After all, confrontation isn't easy for everyone.
So it might be tempting to just get things over with and call the person out.
But according to Robert Sutton, professor of management at Stanford University and author of "The No Asshole Rule" and "The Asshole Survival Guide," this would be a huge mistake.
He told Business Insider it's crucial to take a deep breath before tangling with the bane of your professional existence.
"Most of us human beings have pretty limited self-awareness," he said. "To the extent you can slow down and do a sanity check, and ask, 'Am I just crazy or are they treating me like dirt?' you'll be in better shape."

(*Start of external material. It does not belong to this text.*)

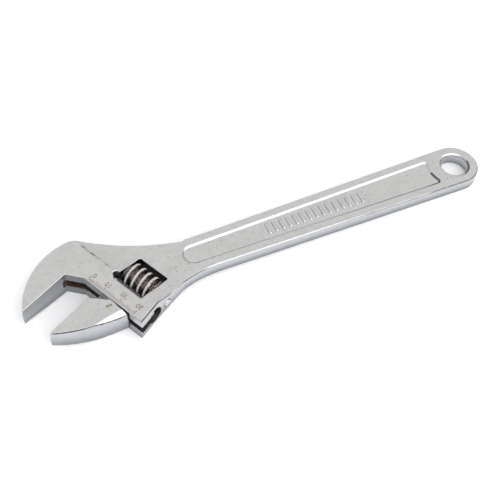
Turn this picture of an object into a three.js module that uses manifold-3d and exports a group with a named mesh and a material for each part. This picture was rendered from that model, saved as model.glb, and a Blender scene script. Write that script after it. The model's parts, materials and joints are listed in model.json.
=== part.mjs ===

Sutton said that's because people have a tendency to criticize others without questioning our own behavior. He said this is a tendency he encountered firsthand while writing his two books on bad office behavior.
"We're quick to label other people as jerks and slow to label ourselves as a jerk or at least part of the problem," he said. "Human beings are just terrible at seeing our own problems."
So before you start throwing proverbial stones at someone at work, actually think about whether or not you're being thin-skinned or hypocritical by doing so. That's not to say you always should back down and avoid confronting jerks in the office. It's just important to be self-aware if you truly want to solve the issue.
"We tend not to take enough responsibility for creating part of the problem," Sutton said.